The question is simplified in a way whether certain tasks require more professional tasks due to technological development or not? Does the level of qualification need to be modified consequently?

On one extreme, it cannot be stated that certain abolished (but partly reclaimed) professions required lower level of professional knowledge than the new ones. Most of them were high-level handicraft works. The necessary skills and knowledge were acquired individually or in small groups by preserving traditions, in a longer learning and practical phase and resulted in developing manual skills. There were/are simple works that could de dealt with even by a child.

On the other extreme, the researchers, developers, maintenance people of the most modern tools must have high level knowledge, however, simpler skills are sufficient for the operators.

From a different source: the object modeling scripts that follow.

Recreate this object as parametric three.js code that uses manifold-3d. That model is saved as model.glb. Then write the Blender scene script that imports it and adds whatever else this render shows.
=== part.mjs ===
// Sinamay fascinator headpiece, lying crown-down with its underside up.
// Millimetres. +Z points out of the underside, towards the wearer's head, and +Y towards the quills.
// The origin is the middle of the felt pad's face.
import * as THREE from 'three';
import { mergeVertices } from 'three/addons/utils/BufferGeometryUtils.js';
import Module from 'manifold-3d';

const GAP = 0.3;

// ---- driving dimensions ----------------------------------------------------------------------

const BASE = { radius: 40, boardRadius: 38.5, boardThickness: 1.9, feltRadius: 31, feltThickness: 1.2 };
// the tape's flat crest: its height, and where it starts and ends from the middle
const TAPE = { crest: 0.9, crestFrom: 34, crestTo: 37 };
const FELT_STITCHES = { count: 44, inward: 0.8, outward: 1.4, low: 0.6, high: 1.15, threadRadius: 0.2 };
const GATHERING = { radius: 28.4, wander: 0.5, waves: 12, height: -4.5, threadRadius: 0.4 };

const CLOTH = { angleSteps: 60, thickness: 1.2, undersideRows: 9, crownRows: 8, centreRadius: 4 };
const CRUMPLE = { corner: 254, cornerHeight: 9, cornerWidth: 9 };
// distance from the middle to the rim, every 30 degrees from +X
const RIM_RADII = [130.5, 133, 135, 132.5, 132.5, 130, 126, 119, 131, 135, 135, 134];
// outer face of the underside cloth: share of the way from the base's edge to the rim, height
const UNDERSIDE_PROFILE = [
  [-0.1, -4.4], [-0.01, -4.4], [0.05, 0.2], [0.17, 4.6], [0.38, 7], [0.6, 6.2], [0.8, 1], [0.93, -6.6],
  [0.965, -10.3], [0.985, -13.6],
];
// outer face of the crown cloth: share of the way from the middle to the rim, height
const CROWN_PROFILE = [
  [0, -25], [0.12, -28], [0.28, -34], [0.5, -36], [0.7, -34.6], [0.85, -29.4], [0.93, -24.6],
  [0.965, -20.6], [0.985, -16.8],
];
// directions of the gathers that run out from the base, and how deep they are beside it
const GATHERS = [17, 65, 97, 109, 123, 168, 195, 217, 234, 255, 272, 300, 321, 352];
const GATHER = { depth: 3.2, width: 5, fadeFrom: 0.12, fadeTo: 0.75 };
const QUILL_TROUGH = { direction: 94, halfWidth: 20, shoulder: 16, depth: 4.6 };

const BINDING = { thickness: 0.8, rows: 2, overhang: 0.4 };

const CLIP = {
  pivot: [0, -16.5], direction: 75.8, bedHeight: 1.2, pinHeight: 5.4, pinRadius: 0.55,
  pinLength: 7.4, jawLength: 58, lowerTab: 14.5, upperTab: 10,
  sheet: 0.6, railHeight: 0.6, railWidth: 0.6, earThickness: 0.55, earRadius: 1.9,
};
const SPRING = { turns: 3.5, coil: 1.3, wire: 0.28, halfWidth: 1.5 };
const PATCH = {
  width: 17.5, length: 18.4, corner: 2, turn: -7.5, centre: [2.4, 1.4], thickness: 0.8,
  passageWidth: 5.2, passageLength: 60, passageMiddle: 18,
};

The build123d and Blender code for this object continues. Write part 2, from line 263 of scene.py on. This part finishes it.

The activities renewed by technology stand, as we say, in the middle of necessary knowledge, their fulfilment requires general knowledge and preparedness. The classification of necessary knowledge is dependent on a reliable basic educational system and the teaching of work culture in order to sustain appropriate performances at the general and individual levels of human resource. The quality of basic education enables human resource to provide the necessary knowledge – not more or different – at the level of group or individual.